GIVEN REQUEST |
Give back all the data exactly, line by line.

INFORMATION PROVIDED |
* Start *
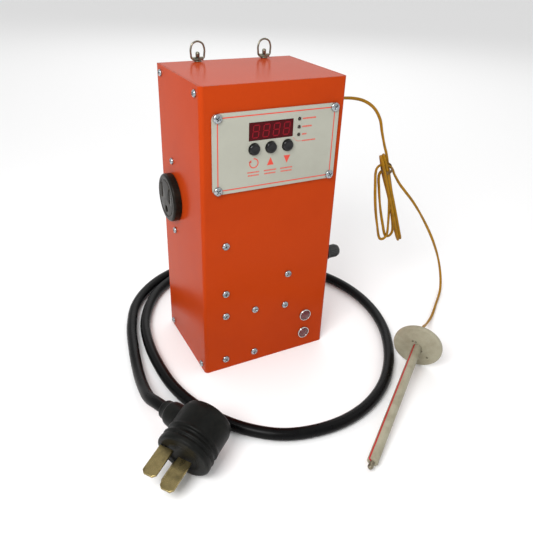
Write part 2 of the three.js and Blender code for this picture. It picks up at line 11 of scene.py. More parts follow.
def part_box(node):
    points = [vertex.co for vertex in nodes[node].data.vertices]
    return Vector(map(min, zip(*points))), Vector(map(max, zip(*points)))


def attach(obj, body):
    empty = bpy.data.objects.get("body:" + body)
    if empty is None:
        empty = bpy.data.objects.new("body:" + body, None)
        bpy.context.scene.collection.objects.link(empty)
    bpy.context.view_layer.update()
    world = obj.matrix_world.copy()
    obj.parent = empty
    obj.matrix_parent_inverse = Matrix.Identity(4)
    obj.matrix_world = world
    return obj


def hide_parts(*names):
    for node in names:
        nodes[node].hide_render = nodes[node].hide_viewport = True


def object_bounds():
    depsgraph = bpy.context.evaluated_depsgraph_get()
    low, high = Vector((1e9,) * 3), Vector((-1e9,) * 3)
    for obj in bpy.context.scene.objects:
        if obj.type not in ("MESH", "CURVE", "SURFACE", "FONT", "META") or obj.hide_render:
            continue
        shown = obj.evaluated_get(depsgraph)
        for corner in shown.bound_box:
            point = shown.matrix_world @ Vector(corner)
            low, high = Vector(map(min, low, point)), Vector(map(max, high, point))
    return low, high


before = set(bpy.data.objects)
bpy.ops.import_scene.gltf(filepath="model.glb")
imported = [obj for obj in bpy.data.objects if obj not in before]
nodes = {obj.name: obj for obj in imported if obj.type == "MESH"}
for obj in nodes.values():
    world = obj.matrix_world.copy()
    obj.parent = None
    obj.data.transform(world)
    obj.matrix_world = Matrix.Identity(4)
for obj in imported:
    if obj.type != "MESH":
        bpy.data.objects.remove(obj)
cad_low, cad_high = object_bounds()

scene = bpy.context.scene
MM = 0.001

# ---- camera
# The controller is seen from in front and to the left, from a little above its top plate, with the
# camera slightly rolled.
AZIMUTH, ELEVATION, ROLL = (math.radians(angle) for angle in (-28.52, 29.74, 2.28))
LENS = 38.185
eye = Vector((-0.2673, -0.5438, 0.4429))
back = Vector((
    math.sin(AZIMUTH) * math.cos(ELEVATION),
    -math.cos(AZIMUTH) * math.cos(ELEVATION),
    math.sin(ELEVATION),
))
level = Vector((math.cos(AZIMUTH), math.sin(AZIMUTH), 0))
upright = back.cross(level)
right = level * math.cos(ROLL) + upright * math.sin(ROLL)
above = upright * math.cos(ROLL) - level * math.sin(ROLL)
camera = bpy.data.objects.new("camera", bpy.data.cameras.new("camera"))
camera.data.lens = LENS
camera.data.clip_start = 0.01
camera.matrix_world = Matrix.Translation(eye) @ Matrix((right, above, back)).transposed().to_4x4()
scene.collection.objects.link(camera)
scene.camera = camera

# ---- power cord
# A heavy mains cord in a black rubber jacket. It leaves the gland at the back, lies once and a quarter
# round the box on the floor, and rises into the side boss of its plug.
CORD_DIAMETER = 13 * MM
CORD_ROUTE = [
    (50, 97.5, 40), (50, 106, 39.6), (46.3, 126, 36.5), (34.9, 143.5, 30.8), (17.5, 155.5, 23.5),
    (-4, 160, 15.8), (-27, 157.5, 9.8), (-51, 147.5, 7), (-77, 127, 6.8), (-99.5, 96, 6.8),
    (-117, 57, 6.8), (-125, 16, 6.8), (-127, -27, 6.8), (-124, -70, 6.8), (-114, -107, 6.8),
    (-97, -140, 6.8), (-75, -167, 6.8), (-48, -187, 6.8), (-17, -197, 6.8), (20, -199, 6.8),
    (56, -191, 6.8), (92, -172, 6.8), (122, -145, 6.8), (145, -115, 6.8), (164, -80, 6.8),
    (176, -40, 6.8), (179, 0, 6.8), (173, 40, 6.8), (155, 82, 6.8), (124, 124, 6.8), (84, 156, 6.8),
    (38, 174, 6.8), (-8, 176, 6.8), (-50, 165, 6.8), (-86, 141, 6.8), (-115, 106, 6.8), (-134, 60, 6.8),
    (-145, 12, 6.8), (-152, -30, 8), (-156.5, -68, 15), (-157.5, -96, 23),
]
PLUG_FACE = Vector((-155.5, -189.7, 28.1)) * MM
PLUG_PINS = Vector((-0.795, -0.571, -0.198)).normalized()
PLUG_CORD = Vector((-0.34, 0.935, -0.1)).normalized()
BOSS_DEPTH = 30 * MM
BOSS_REACH = 52 * MM


def plug_point(behind, along):
    """A point of the plug: so far behind its face, and so far out along the cord's boss."""
    return PLUG_FACE - PLUG_PINS * behind + PLUG_CORD * along


def spaced(points, step):
    """The polyline again, with its points evenly about step apart."""
    lengths = [(b - a).length for a, b in zip(points, points[1:])]
    count = max(2, round(sum(lengths) / step))
    wanted = sum(lengths) / count
    placed, travelled, due = [points[0]], 0, wanted
    for start, end, length in zip(points, points[1:], lengths):
        while due <= travelled + length + 1e-12 and len(placed) < count:
            placed.append(start.lerp(end, (due - travelled) / length))
            due += wanted
        travelled += length
    return placed + [points[-1]]


def smooth_route(points, step):
    """A centripetal Catmull-Rom curve through the points, as evenly spaced points."""
    ends = [points[0] * 2 - points[1], *points, points[-1] * 2 - points[-2]]
    fine = []
    for before, start, end, after in zip(ends, ends[1:], ends[2:], ends[3:]):
        gaps = [math.sqrt((b - a).length) for a, b in ((before, start), (start, end), (end, after))]
        leave = (start - before) / gaps[0] - (end - before) / (gaps[0] + gaps[1]) + (end - start) / gaps[1]
        arrive = (end - start) / gaps[1] - (after - start) / (gaps[1] + gaps[2]) + (after - end) / gaps[2]
        for i in range(24):
            t = i / 24
            fine.append(
                start * (2 * t**3 - 3 * t**2 + 1)
                + leave * gaps[1] * (t**3 - 2 * t**2 + t)
                + end * (3 * t**2 - 2 * t**3)
                + arrive * gaps[1] * (t**3 - t**2)
            )
    return spaced([*fine, points[-1]], step)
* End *
CORRECT ANSWER |
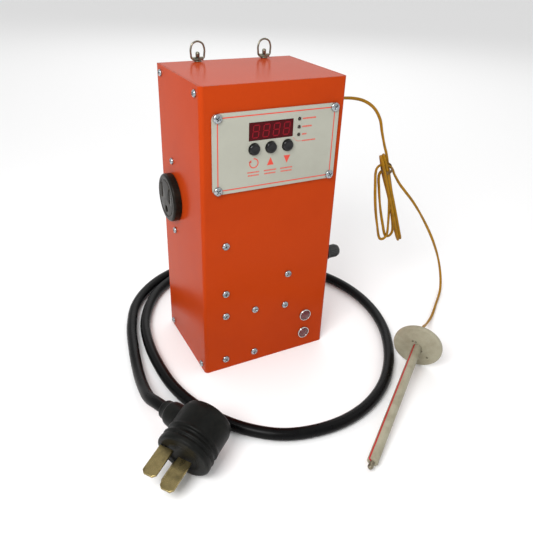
Write part 2 of the three.js and Blender code for this picture. It picks up at line 11 of scene.py. More parts follow.
def part_box(node):
    points = [vertex.co for vertex in nodes[node].data.vertices]
    return Vector(map(min, zip(*points))), Vector(map(max, zip(*points)))


def attach(obj, body):
    empty = bpy.data.objects.get("body:" + body)
    if empty is None:
        empty = bpy.data.objects.new("body:" + body, None)
        bpy.context.scene.collection.objects.link(empty)
    bpy.context.view_layer.update()
    world = obj.matrix_world.copy()
    obj.parent = empty
    obj.matrix_parent_inverse = Matrix.Identity(4)
    obj.matrix_world = world
    return obj


def hide_parts(*names):
    for node in names:
        nodes[node].hide_render = nodes[node].hide_viewport = True


def object_bounds():
    depsgraph = bpy.context.evaluated_depsgraph_get()
    low, high = Vector((1e9,) * 3), Vector((-1e9,) * 3)
    for obj in bpy.context.scene.objects:
        if obj.type not in ("MESH", "CURVE", "SURFACE", "FONT", "META") or obj.hide_render:
            continue
        shown = obj.evaluated_get(depsgraph)
        for corner in shown.bound_box:
            point = shown.matrix_world @ Vector(corner)
            low, high = Vector(map(min, low, point)), Vector(map(max, high, point))
    return low, high


before = set(bpy.data.objects)
bpy.ops.import_scene.gltf(filepath="model.glb")
imported = [obj for obj in bpy.data.objects if obj not in before]
nodes = {obj.name: obj for obj in imported if obj.type == "MESH"}
for obj in nodes.values():
    world = obj.matrix_world.copy()
    obj.parent = None
    obj.data.transform(world)
    obj.matrix_world = Matrix.Identity(4)
for obj in imported:
    if obj.type != "MESH":
        bpy.data.objects.remove(obj)
cad_low, cad_high = object_bounds()

scene = bpy.context.scene
MM = 0.001

# ---- camera
# The controller is seen from in front and to the left, from a little above its top plate, with the
# camera slightly rolled.
AZIMUTH, ELEVATION, ROLL = (math.radians(angle) for angle in (-28.52, 29.74, 2.28))
LENS = 38.185
eye = Vector((-0.2673, -0.5438, 0.4429))
back = Vector((
    math.sin(AZIMUTH) * math.cos(ELEVATION),
    -math.cos(AZIMUTH) * math.cos(ELEVATION),
    math.sin(ELEVATION),
))
level = Vector((math.cos(AZIMUTH), math.sin(AZIMUTH), 0))
upright = back.cross(level)
right = level * math.cos(ROLL) + upright * math.sin(ROLL)
above = upright * math.cos(ROLL) - level * math.sin(ROLL)
camera = bpy.data.objects.new("camera", bpy.data.cameras.new("camera"))
camera.data.lens = LENS
camera.data.clip_start = 0.01
camera.matrix_world = Matrix.Translation(eye) @ Matrix((right, above, back)).transposed().to_4x4()
scene.collection.objects.link(camera)
scene.camera = camera

# ---- power cord
# A heavy mains cord in a black rubber jacket. It leaves the gland at the back, lies once and a quarter
# round the box on the floor, and rises into the side boss of its plug.
CORD_DIAMETER = 13 * MM
CORD_ROUTE = [
    (50, 97.5, 40), (50, 106, 39.6), (46.3, 126, 36.5), (34.9, 143.5, 30.8), (17.5, 155.5, 23.5),
    (-4, 160, 15.8), (-27, 157.5, 9.8), (-51, 147.5, 7), (-77, 127, 6.8), (-99.5, 96, 6.8),
    (-117, 57, 6.8), (-125, 16, 6.8), (-127, -27, 6.8), (-124, -70, 6.8), (-114, -107, 6.8),
    (-97, -140, 6.8), (-75, -167, 6.8), (-48, -187, 6.8), (-17, -197, 6.8), (20, -199, 6.8),
    (56, -191, 6.8), (92, -172, 6.8), (122, -145, 6.8), (145, -115, 6.8), (164, -80, 6.8),
    (176, -40, 6.8), (179, 0, 6.8), (173, 40, 6.8), (155, 82, 6.8), (124, 124, 6.8), (84, 156, 6.8),
    (38, 174, 6.8), (-8, 176, 6.8), (-50, 165, 6.8), (-86, 141, 6.8), (-115, 106, 6.8), (-134, 60, 6.8),
    (-145, 12, 6.8), (-152, -30, 8), (-156.5, -68, 15), (-157.5, -96, 23),
]
PLUG_FACE = Vector((-155.5, -189.7, 28.1)) * MM
PLUG_PINS = Vector((-0.795, -0.571, -0.198)).normalized()
PLUG_CORD = Vector((-0.34, 0.935, -0.1)).normalized()
BOSS_DEPTH = 30 * MM
BOSS_REACH = 52 * MM


def plug_point(behind, along):
    """A point of the plug: so far behind its face, and so far out along the cord's boss."""
    return PLUG_FACE - PLUG_PINS * behind + PLUG_CORD * along


def spaced(points, step):
    """The polyline again, with its points evenly about step apart."""
    lengths = [(b - a).length for a, b in zip(points, points[1:])]
    count = max(2, round(sum(lengths) / step))
    wanted = sum(lengths) / count
    placed, travelled, due = [points[0]], 0, wanted
    for start, end, length in zip(points, points[1:], lengths):
        while due <= travelled + length + 1e-12 and len(placed) < count:
            placed.append(start.lerp(end, (due - travelled) / length))
            due += wanted
        travelled += length
    return placed + [points[-1]]


def smooth_route(points, step):
    """A centripetal Catmull-Rom curve through the points, as evenly spaced points."""
    ends = [points[0] * 2 - points[1], *points, points[-1] * 2 - points[-2]]
    fine = []
    for before, start, end, after in zip(ends, ends[1:], ends[2:], ends[3:]):
        gaps = [math.sqrt((b - a).length) for a, b in ((before, start), (start, end), (end, after))]
        leave = (start - before) / gaps[0] - (end - before) / (gaps[0] + gaps[1]) + (end - start) / gaps[1]
        arrive = (end - start) / gaps[1] - (after - start) / (gaps[1] + gaps[2]) + (after - end) / gaps[2]
        for i in range(24):
            t = i / 24
            fine.append(
                start * (2 * t**3 - 3 * t**2 + 1)
                + leave * gaps[1] * (t**3 - 2 * t**2 + t)
                + end * (3 * t**2 - 2 * t**3)
                + arrive * gaps[1] * (t**3 - t**2)
            )
    return spaced([*fine, points[-1]], step)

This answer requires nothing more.